In conclusion, predation shapes population structure by limiting herbivore numbers through top-down control; herbivory shapes ecosystem function by determining plant community composition, soil stability, and habitat availability for other species. Because the two processes are linked through trophic cascades, managing only one while the other remains unaddressed will not restore the full structure and function of the ecosystem.

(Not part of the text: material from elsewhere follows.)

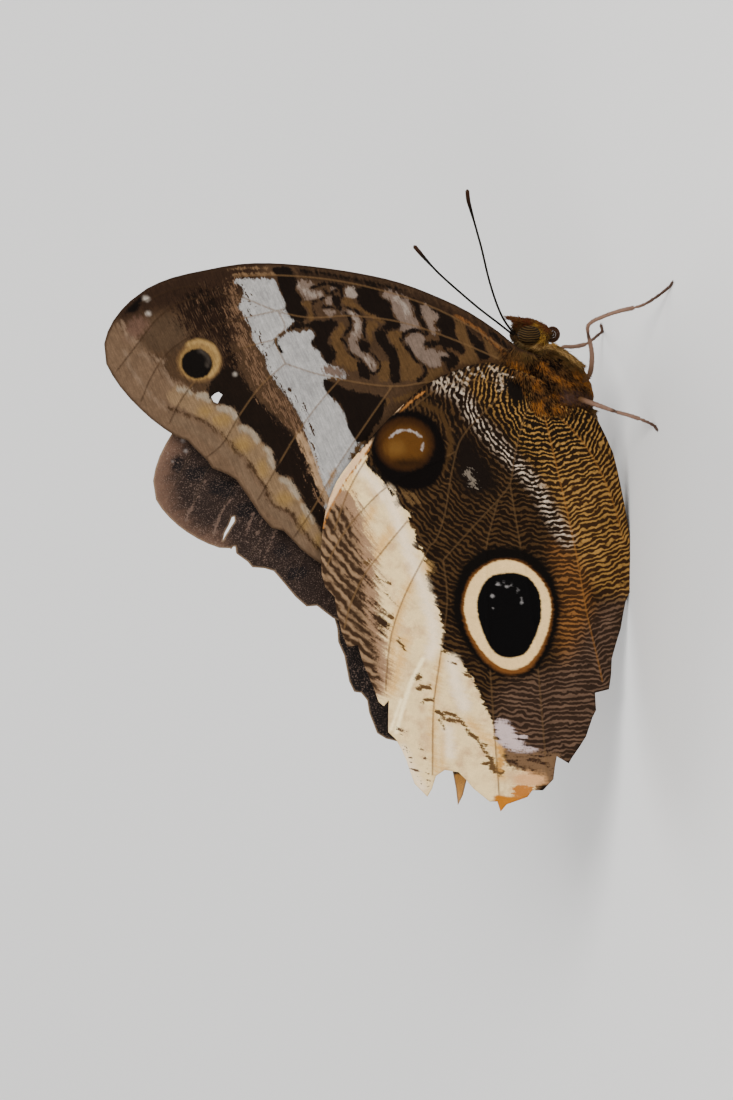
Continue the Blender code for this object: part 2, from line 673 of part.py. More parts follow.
def main():
    clear_scene()
    body = thorax()
    belly = abdomen()
    head = head_shape("head")
    eyes = [eye_shape("eye_right", -1), eye_shape("eye_left", 1)]
    palp_path = smoothed_path(PALP, -1, PALP_STEP)
    palps = [palp("palp_right", palp_path), palp("palp_left", mirrored(palp_path))]
    antennae = [antenna("antenna_right", RIGHT_ANTENNA, -1), antenna("antenna_left", LEFT_ANTENNA, 1)]
    tongue = proboscis()
    wings = make_wings()
    legs = make_legs()

    round_thorax = thorax("round thorax", CUTTER_GAP)
    round_head = head_shape("round head", CUTTER_GAP)
    round_eyes = [eye_shape("round right eye", -1, CUTTER_GAP), eye_shape("round left eye", 1, CUTTER_GAP)]
    cut(head, [round_thorax, *round_eyes])
    for piece in [belly, *wings, *legs]:
        cut(piece, [round_thorax])
    for piece in [*palps, *antennae, tongue]:
        cut(piece, [round_head, round_thorax, *round_eyes])
    for helper in [round_thorax, round_head, *round_eyes]:
        bpy.data.objects.remove(helper, do_unlink=True)

    nodes = [body, belly, head, *eyes, *palps, *antennae, tongue, *wings, *legs]
    centre_on_origin(nodes)
    sharp_angle = math.radians(35)
    for node in nodes:
        node.data.materials.clear()
        node.data.materials.append(material_for(node.name))
        node.data.shade_smooth()
        node.data.set_sharp_from_angle(angle=sharp_angle)


main()
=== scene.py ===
"""The looks of an owl butterfly at rest, laid out as an add-on for Blender's 3D view.

The solids of the butterfly are the frame: +X is forward, +Y the animal's left and +Z up. Wing markings are
drawn in one side view, from the animal's right and raised VIEW_ELEVATION above the floor, in which +X
points up the picture and the floor lies at its right. A place in it is (across, down) in view pixels.
"""

import math

import bmesh
import bpy
import numpy as np
from bpy.props import FloatProperty, FloatVectorProperty, IntProperty, PointerProperty
from mathutils import Matrix, Vector
from mathutils.bvhtree import BVHTree
from mathutils.geometry import delaunay_2d_cdt


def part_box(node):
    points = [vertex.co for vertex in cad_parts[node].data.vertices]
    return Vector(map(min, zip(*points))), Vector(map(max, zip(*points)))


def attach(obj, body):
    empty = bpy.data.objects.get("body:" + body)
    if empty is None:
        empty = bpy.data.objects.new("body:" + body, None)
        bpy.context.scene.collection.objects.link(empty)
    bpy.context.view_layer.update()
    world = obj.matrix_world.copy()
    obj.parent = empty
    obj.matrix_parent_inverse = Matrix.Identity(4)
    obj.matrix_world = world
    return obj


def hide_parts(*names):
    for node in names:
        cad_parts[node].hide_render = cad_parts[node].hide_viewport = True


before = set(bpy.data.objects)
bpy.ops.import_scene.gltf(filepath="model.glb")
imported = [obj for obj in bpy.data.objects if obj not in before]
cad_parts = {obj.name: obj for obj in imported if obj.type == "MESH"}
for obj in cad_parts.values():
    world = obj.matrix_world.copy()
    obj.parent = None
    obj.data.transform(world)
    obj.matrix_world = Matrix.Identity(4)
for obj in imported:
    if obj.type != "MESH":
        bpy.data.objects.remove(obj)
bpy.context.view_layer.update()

bl_info = {
    "name": "Owl butterfly at rest",
    "version": (1, 0, 0),
    "blender": (4, 5, 0),
    "location": "3D View > Sidebar > Butterfly",
    "description": "Finishes the solids of a life-size owl butterfly with patterned wings, hair and eyes",
    "category": "Object",
}

# The picture and the side view
PICTURE_WIDTH = 733
PICTURE_HEIGHT = 1100
SENSOR = 36.0
FOREWING_LENGTH = 0.080
VIEW_ELEVATION = math.radians(17.5)
VIEW_FLOOR = 629
VIEW_MIDDLE = 501
VIEW_ROOT = (543, 375)
VIEW_APEX = (106, 350)
VIEW_SPAN = math.hypot(VIEW_ROOT[0] - VIEW_APEX[0], VIEW_ROOT[1] - VIEW_APEX[1])
PIXEL = FOREWING_LENGTH * math.cos(VIEW_ELEVATION) / VIEW_SPAN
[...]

Marking notes. 1 mark — defines or correctly applies trophic cascade to at least one named Australian case study, identifying the predation link. 1 mark — identifies a direct effect of apex predator removal in the chosen case study (e.g. reduced predation mortality on dugongs/kangaroos). 1 mark — identifies at least one indirect effect with a correctly ordered chain of causation. 1 mark — identifies a second indirect effect OR demonstrates that indirect effects are larger in magnitude than the direct effect. 1 mark — explains how predation and herbivory interact (predator suppresses herbivore, limiting herbivory; remove predator → herbivory intensifies → ecosystem restructured). 1 mark — evaluates whether restoring only predation OR only herbivory management alone is sufficient for ecosystem recovery, with a justified argument. 1 mark — reaches an explicit synthesis conclusion using precise lesson terminology (trophic cascade, direct/indirect effects, top-down control, population structure, ecosystem function) that integrates both processes.